* The problem *
Up to and including the line containing "bpy.context.scene.collection.objects.link(made)", please reproduce the lines of the listing below, starting from the top.

* Provided material *
+ + + + +

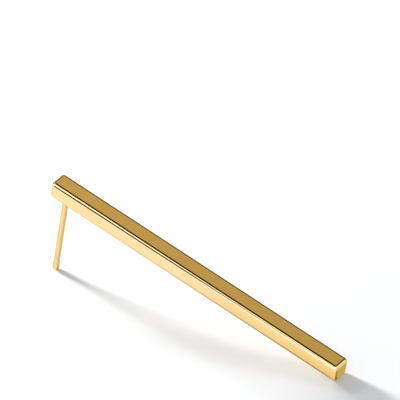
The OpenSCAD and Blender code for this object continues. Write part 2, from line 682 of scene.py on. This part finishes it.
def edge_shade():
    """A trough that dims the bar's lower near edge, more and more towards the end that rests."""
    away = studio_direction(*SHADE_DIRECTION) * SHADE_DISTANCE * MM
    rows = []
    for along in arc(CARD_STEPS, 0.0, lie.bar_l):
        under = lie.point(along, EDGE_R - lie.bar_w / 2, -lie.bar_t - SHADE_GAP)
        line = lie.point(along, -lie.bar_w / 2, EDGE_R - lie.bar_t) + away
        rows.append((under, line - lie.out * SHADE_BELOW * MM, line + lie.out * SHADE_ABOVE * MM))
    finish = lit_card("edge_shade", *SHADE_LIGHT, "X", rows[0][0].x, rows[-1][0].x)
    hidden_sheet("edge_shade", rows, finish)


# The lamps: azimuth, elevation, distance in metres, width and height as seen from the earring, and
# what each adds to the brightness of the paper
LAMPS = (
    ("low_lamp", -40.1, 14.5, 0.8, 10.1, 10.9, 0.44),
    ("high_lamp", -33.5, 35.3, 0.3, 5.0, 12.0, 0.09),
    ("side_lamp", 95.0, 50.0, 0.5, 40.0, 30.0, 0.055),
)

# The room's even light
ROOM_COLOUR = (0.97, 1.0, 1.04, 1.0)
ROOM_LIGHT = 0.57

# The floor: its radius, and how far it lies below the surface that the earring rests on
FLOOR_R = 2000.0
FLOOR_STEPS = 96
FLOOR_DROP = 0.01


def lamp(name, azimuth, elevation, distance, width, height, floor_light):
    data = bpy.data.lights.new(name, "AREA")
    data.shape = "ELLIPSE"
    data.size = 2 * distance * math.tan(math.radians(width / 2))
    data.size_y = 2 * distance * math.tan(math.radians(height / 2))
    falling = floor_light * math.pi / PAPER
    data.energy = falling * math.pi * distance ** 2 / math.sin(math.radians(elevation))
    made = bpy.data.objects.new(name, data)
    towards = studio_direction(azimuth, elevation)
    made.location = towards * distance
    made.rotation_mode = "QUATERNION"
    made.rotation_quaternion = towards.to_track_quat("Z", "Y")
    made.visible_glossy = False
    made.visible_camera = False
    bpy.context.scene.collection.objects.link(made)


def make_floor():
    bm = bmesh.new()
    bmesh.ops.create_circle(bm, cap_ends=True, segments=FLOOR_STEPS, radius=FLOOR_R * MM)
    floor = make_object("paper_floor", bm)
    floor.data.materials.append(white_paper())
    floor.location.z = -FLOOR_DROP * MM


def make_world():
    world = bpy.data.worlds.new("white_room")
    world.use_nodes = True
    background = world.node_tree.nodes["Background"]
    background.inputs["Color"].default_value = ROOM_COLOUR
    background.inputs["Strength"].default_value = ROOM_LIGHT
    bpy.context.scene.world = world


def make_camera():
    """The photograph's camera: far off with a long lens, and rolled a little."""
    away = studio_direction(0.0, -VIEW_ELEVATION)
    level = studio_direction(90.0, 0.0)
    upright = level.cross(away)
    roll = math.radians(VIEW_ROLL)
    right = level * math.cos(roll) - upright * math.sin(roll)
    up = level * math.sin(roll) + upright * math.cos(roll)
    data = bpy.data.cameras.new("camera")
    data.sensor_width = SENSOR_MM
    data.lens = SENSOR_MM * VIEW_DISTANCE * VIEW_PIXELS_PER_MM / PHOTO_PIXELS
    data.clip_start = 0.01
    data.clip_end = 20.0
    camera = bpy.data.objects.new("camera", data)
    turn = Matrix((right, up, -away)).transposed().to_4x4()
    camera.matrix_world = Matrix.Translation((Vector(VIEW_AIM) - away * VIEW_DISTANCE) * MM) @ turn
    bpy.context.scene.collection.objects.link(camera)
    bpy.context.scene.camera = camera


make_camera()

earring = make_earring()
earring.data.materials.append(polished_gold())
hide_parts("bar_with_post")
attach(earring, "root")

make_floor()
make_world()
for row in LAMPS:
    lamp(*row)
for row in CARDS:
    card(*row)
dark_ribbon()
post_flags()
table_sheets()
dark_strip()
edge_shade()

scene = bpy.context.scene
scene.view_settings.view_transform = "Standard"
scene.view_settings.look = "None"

+ + + + +

* Task output *
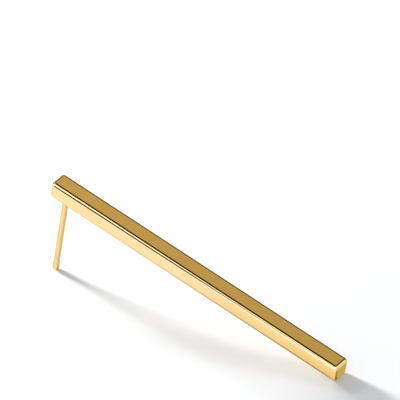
The OpenSCAD and Blender code for this object continues. Write part 2, from line 682 of scene.py on. This part finishes it.
def edge_shade():
    """A trough that dims the bar's lower near edge, more and more towards the end that rests."""
    away = studio_direction(*SHADE_DIRECTION) * SHADE_DISTANCE * MM
    rows = []
    for along in arc(CARD_STEPS, 0.0, lie.bar_l):
        under = lie.point(along, EDGE_R - lie.bar_w / 2, -lie.bar_t - SHADE_GAP)
        line = lie.point(along, -lie.bar_w / 2, EDGE_R - lie.bar_t) + away
        rows.append((under, line - lie.out * SHADE_BELOW * MM, line + lie.out * SHADE_ABOVE * MM))
    finish = lit_card("edge_shade", *SHADE_LIGHT, "X", rows[0][0].x, rows[-1][0].x)
    hidden_sheet("edge_shade", rows, finish)


# The lamps: azimuth, elevation, distance in metres, width and height as seen from the earring, and
# what each adds to the brightness of the paper
LAMPS = (
    ("low_lamp", -40.1, 14.5, 0.8, 10.1, 10.9, 0.44),
    ("high_lamp", -33.5, 35.3, 0.3, 5.0, 12.0, 0.09),
    ("side_lamp", 95.0, 50.0, 0.5, 40.0, 30.0, 0.055),
)

# The room's even light
ROOM_COLOUR = (0.97, 1.0, 1.04, 1.0)
ROOM_LIGHT = 0.57

# The floor: its radius, and how far it lies below the surface that the earring rests on
FLOOR_R = 2000.0
FLOOR_STEPS = 96
FLOOR_DROP = 0.01


def lamp(name, azimuth, elevation, distance, width, height, floor_light):
    data = bpy.data.lights.new(name, "AREA")
    data.shape = "ELLIPSE"
    data.size = 2 * distance * math.tan(math.radians(width / 2))
    data.size_y = 2 * distance * math.tan(math.radians(height / 2))
    falling = floor_light * math.pi / PAPER
    data.energy = falling * math.pi * distance ** 2 / math.sin(math.radians(elevation))
    made = bpy.data.objects.new(name, data)
    towards = studio_direction(azimuth, elevation)
    made.location = towards * distance
    made.rotation_mode = "QUATERNION"
    made.rotation_quaternion = towards.to_track_quat("Z", "Y")
    made.visible_glossy = False
    made.visible_camera = False
    bpy.context.scene.collection.objects.link(made)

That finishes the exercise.